Insert latency in replica set

We have two clusters 800-802 and 9000-9002with PSS architecture that receive a heavy influx of writes (~25k messages/sec) into dated schemas. Applications are facing serious latency issues with writes - 800(200mil records behind) and 9000(100mil records behind).

· 800-802 - OS: Linux sles12sp3, SATA SSD, CPU: Ivy Bridge, RAM: 250GB, Disk: 4TB (2.5TB used), mongov4.0.3 , w:0 j:true

· 9000-9002 - OS: Linux sles12sp3, SATA SSD, CPU: Ivy Bridge, RAM: 250GB, Disk: 9TB (5TB used), mongov4.0.3 , w:0 j:false (although this setting is not safe/recommended app users are willing to take the chances as opposed to having millions of records drop due to insert latency)

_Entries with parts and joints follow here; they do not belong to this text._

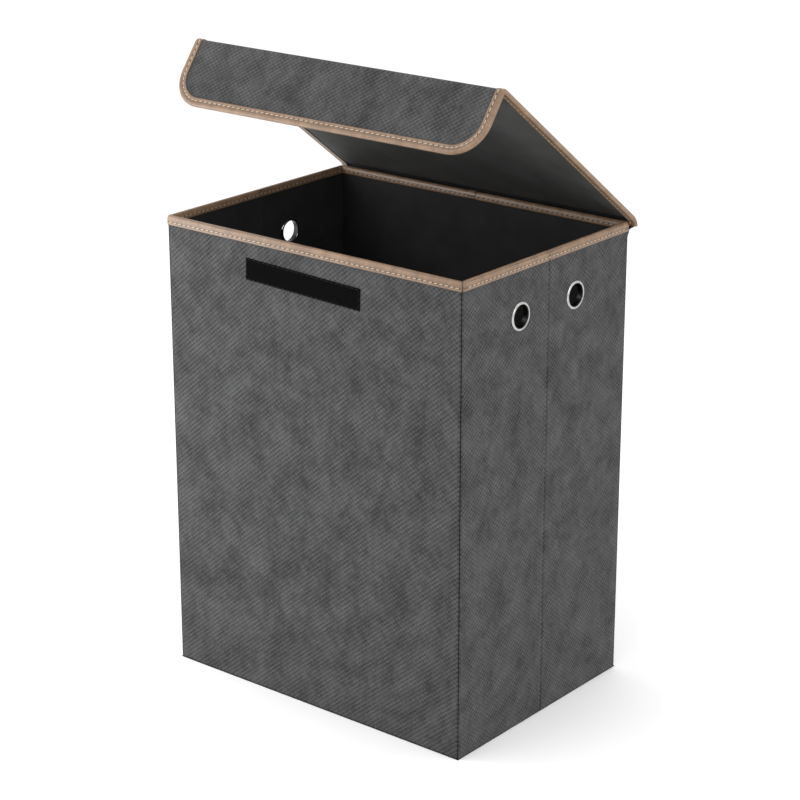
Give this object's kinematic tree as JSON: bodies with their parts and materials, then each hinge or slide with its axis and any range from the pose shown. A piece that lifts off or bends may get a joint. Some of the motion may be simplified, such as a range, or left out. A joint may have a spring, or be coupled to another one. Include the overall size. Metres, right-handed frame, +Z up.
{
  "type": "laundry hamper with lid",
  "caption": "Rectangular folding laundry hamper with rigid fabric-covered walls, a fabric-hinged lid with a front flap, metal grommets in the sides and a hook-and-loop closure.",
  "frame": {"origin": "centre of the underside, on the surface it stands on", "axes": "+X to the hamper's left as it faces forwards (viewer's right), -Y to the front, +Z up"},
  "size_m": [0.41, 0.2976, 0.7044],
  "materials": {
    "outer_fabric": "matte",
    "board": "matte",
    "lining": "matte",
    "binding": "satin",
    "grommet": "polished",
    "fastener": "matte"
  },
  "bodies": {
    "back_wall": {"back_outer_fabric": "outer_fabric", "back_board": "board", "back_lining": "lining", "back_rim_binding": "binding", "bottom_cloth": "lining", "lid_hinge_strip": "outer_fabric"},
    "left_rear": {"left_rear_outer_fabric": "outer_fabric", "left_rear_board": "board", "left_rear_lining": "lining", "left_rear_rim_binding": "binding", "left_rear_grommet": "grommet", "left_rear_washer": "grommet"},
    "left_front": {"left_front_outer_fabric": "outer_fabric", "left_front_board": "board", "left_front_lining": "lining", "left_front_rim_binding": "binding", "left_front_grommet": "grommet", "left_front_washer": "grommet"},
    "right_rear": {"right_rear_outer_fabric": "outer_fabric", "right_rear_board": "board", "right_rear_lining": "lining", "right_rear_rim_binding": "binding", "right_rear_grommet": "grommet", "right_rear_washer": "grommet"},
    "right_front": {"right_front_outer_fabric": "outer_fabric", "right_front_board": "board", "right_front_lining": "lining", "right_front_rim_binding": "binding", "right_front_grommet": "grommet", "right_front_washer": "grommet"},
    "front_wall": {"front_outer_fabric": "outer_fabric", "front_board": "board", "front_lining": "lining", "front_rim_binding": "binding", "front_hook_strip": "fastener"},
    "base_rear": {"base_rear_board": "board", "base_rear_lining": "lining"},
    "base_front": {"base_front_board": "board", "base_front_lining": "lining"},
    "lid": {"lid_board": "board", "lid_outer_fabric": "outer_fabric", "lid_lining": "lining", "lid_left_binding": "binding", "lid_right_binding": "binding"},
    "flap": {"flap_board": "board", "flap_outer_fabric": "outer_fabric", "flap_lining": "lining", "flap_binding": "binding", "flap_loop_strip": "fastener"}
  },
  "joints": [
    {"name": "fold", "type": "hinge", "parent": "back_wall", "child": "right_rear", "pos_m": [0.1948, 0.138, 0.3], "axis": [0, 0, -1], "range_deg": [0, 86], "deforming": ["bottom_cloth"]},
    {"name": "right_crease", "type": "hinge", "parent": "right_rear", "child": "right_front", "pos_m": [0.2012, 0, 0.3], "axis": [0, 0, 1], "range_deg": [0, 172]},
    {"name": "left_rear_corner", "type": "hinge", "parent": "back_wall", "child": "left_rear", "pos_m": [-0.1948, 0.138, 0.3], "axis": [0, 0, 1], "range_deg": [0, 86]},
    {"name": "left_crease", "type": "hinge", "parent": "left_rear", "child": "left_front", "pos_m": [-0.2012, 0, 0.3], "axis": [0, 0, -1], "range_deg": [0, 172]},
    {"name": "left_front_corner", "type": "hinge", "parent": "left_front", "child": "front_wall", "pos_m": [-0.1948, -0.138, 0.3], "axis": [0, 0, 1], "range_deg": [0, 86]},
    {"name": "base_rear_crease", "type": "hinge", "parent": "back_wall", "child": "base_rear", "pos_m": [0, 0.141, 0.0042], "axis": [-1, 0, 0], "range_deg": [0, 86]},
    {"name": "base_front_crease", "type": "hinge", "parent": "front_wall", "child": "base_front", "pos_m": [0, -0.141, 0.0042], "axis": [1, 0, 0], "range_deg": [0, 86]},
    {"name": "lid_hinge", "type": "hinge", "parent": "back_wall", "child": "lid", "pos_m": [0, 0.147, 0.519], "axis": [-1, 0, 0], "range_deg": [-37, 175], "deforming": ["lid_hinge_strip"]},
    {"name": "flap_crease", "type": "hinge", "parent": "lid", "child": "flap", "pos_m": [0, -0.08602, 0.70311], "axis": [-1, 0, 0], "range_deg": [0, 90]}
  ],
  "couplings": [
    {"joint": "right_crease", "follows": "fold", "ratio": 2},
    {"joint": "left_rear_corner", "follows": "fold", "ratio": 1},
    {"joint": "left_crease", "follows": "fold", "ratio": 2},
    {"joint": "left_front_corner", "follows": "fold", "ratio": 1},
    {"joint": "base_rear_crease", "follows": "fold", "ratio": 1},
    {"joint": "base_front_crease", "follows": "fold", "ratio": 1}
  ]
}
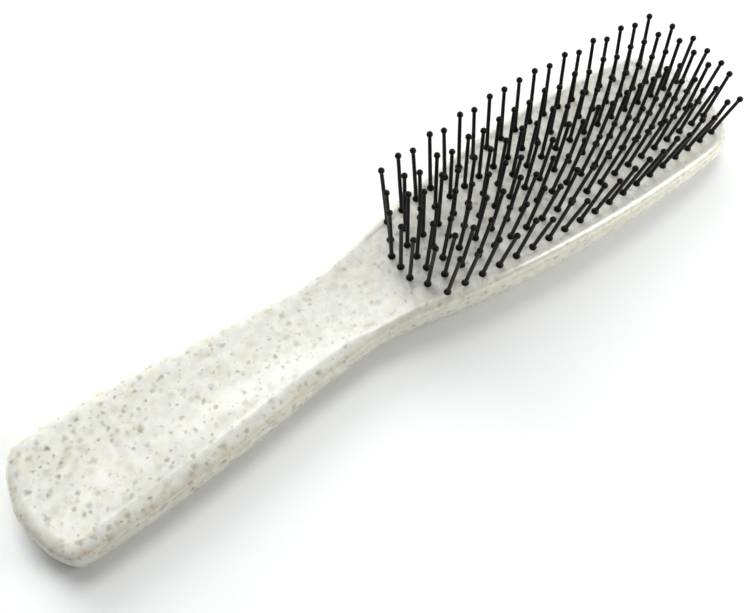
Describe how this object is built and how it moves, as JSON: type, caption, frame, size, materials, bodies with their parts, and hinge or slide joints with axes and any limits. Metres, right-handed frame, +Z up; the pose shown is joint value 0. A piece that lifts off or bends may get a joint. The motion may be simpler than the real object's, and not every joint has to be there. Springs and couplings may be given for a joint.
{
  "type": "hair grooming brush",
  "caption": "Hair grooming brush with a long oval head, a moulded two-shell body in pale speckled plastic and rows of long black ball-tipped nylon pins",
  "frame": {"origin": "middle of the body's length and width, on the level surface that the brush's back rests on", "axes": "+X from the butt of the handle to the tip of the head, +Y across the brush, +Z up along the pins"},
  "size_m": [0.212, 0.0426, 0.0341],
  "materials": {
    "front_shell": "gloss",
    "back_shell": "gloss",
    "pin_strip_1": "satin",
    "pin_strip_2": "satin",
    "pin_strip_3": "satin",
    "pin_strip_4": "satin",
    "pin_strip_5": "satin",
    "pin_strip_6": "satin",
    "pin_strip_7": "satin"
  },
  "bodies": {
    "root": {"front_shell": "front_shell", "back_shell": "back_shell", "pin_strip_1": "pin_strip_1", "pin_strip_2": "pin_strip_2", "pin_strip_3": "pin_strip_3", "pin_strip_4": "pin_strip_4", "pin_strip_5": "pin_strip_5", "pin_strip_6": "pin_strip_6", "pin_strip_7": "pin_strip_7"}
  },
  "joints": []
}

My recommendation is to set inserts on both clusters to w:1 j:false . While 800 may experience better performance (since it no longer hits on disk journal) 9000 is going to take a further hit with this change.

Questions:

  1. Will switching to RAID10 provide a significant performance improvement even for SSDs?

  2. Will transferring the journal file to a different volume help ?

  3. Given that this is a write heavy application are there any cache settings that can be adjusted?

In my experience, yes, it can give significant performance boost. I’ve used RAID10 and RAID50 on SSD drives, and it has been really good. I suggest you try it out, there are benchmarking tools that you can use to fine tune your setup, and make then educated selection which one you start running in production.
Sorry that I don’t have experience in MongoDB specific situation, so can’t help with 2 & 3. Gut feeling is that moving journal to different drive would help, but haven’t done that.